How was last weekend for you? You would have been jolly unlucky to have had a worse one than the President of the French Republic.
Women d’un certain âge have an allure to which M Macron is no stranger, but to have the British prime minister come to call just as your praetorian guardsman is about to sabre off the top of your breakfast egg must have been disconcerting.
For anyone who has got into the understandable habit of avoiding news because it is invariably dreadful and depressing and who needs a bit of context, here is the back story in brief: Mrs May, guided by her trusted companion Olly Robbins (like Tintin and Snowy with Mrs May as Snowy), is embarking on a charm offensive with a view to persuading the EU that it should take lots of money from the UK and send us lots of rules in return.
Now if Mrs May were a reader of The Conservative Woman – which she probably isn’t, because there is nothing in the words ‘conservative’ or ‘woman’ which might conceivably resonate with her – she would have grasped that emphasising your personality when you haven’t a personality is a losing gambit, and similarly that a charm offensive by someone as indifferently endowed with charm as herself is unlikely to be convincing.
So, to resume, Theresa May realised more than two years after the referendum that she was not getting much mileage out of the EU Commission from either the official negotiations or her surreptitious back-channels. After seeing her predecessor consumed on the pyre of EU intransigence, after losing two cabinet ministers to her own duplicity and effortlessly sloughing off the support of her constituency parties, May was seemingly resolved that the best way forward was to schmooze heads of government of the EU member states.

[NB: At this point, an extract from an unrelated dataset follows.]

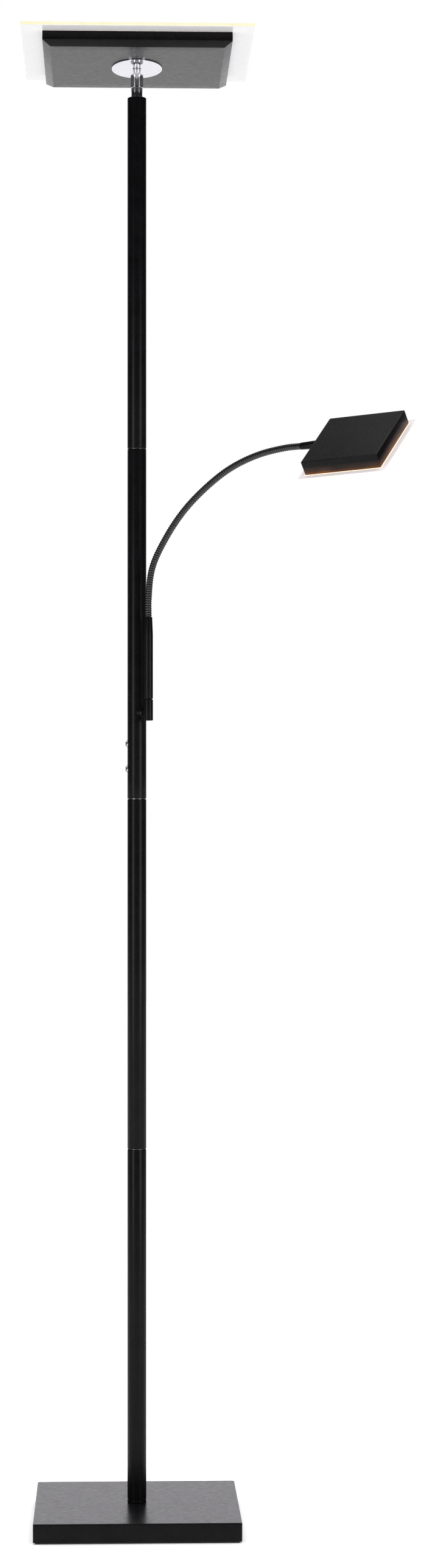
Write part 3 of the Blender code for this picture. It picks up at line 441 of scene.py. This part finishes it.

And so it was that the demented Dalek trundled off to France armed with her charm and personality rather than the more traditional egg-whisk and sink plunger to excruciate poor old Emmanuel M. last weekend.
Now the problem here, quite apart from May’s personal shortcomings, is that Macron sees himself as the EU’s coming man with a fresh vision for the future of the Union. With Angela Merkel on the wane both at home and internationally, there is an opening which our thrusting young Frenchman feels he is uniquely suited to fill.
And the man is an adept at the ambiguity and double-dealing that passes for statesmanship on the EU-ropean stage. As an EU champion, he castigates the new Italian government for refusing to allow boats full of economic migrants to dock in its ports while simultaneously, as French president, he closes the border with Italy so preventing previously landed migrants from entering France. Classy.
What did Thérèse achieve in France? Can we guess? Macron is the only European leader arguing for expanding the role of the EU and so there can be no question of the UK achieving anything better than a permanent state of limbo. One needs to be credulous not to believe that the only time a running conversation between Macron, Barnier and Juncker breaks down is when too much sciatica has been taken.
Surprisingly, Tuesday found Mrs May in Scotland talking Brexit with that tartan titan of EU affairs, Nicola Sturgeon. Does this mean that the great European tour has been postponed or curtailed and that some wheeling and dealing is being engineered instead to get the saltiresome MPs to support May in Parliament? With a prime minister who has no pride and no shame, it’s far from unthinkable.
What is certain is that if the European tour has been cancelled it is because the penny has dropped in Downing Street and Whitehall that those countries such as Poland and Hungary which are already on the EU’s naughty step are unlikely to be useful, and that a whole lot more don’t want to stand up to the Commission for fear of reprisals. Rarely has a diplomatic strategy been so poorly conceived or a flush so comprehensively busted.
If Mrs May stays at home, expect to hear a good deal more from her in an extended UK tour. This torpid summer of buzzing insects and droning anti-Semites exculpating themselves while accusing their accusers of Islamophobia will thrum to a familiar dirge as a stubborn and incompetent PM demonstrates – as though proof were needed – that you cannot make a silk purse out of a sow’s ear.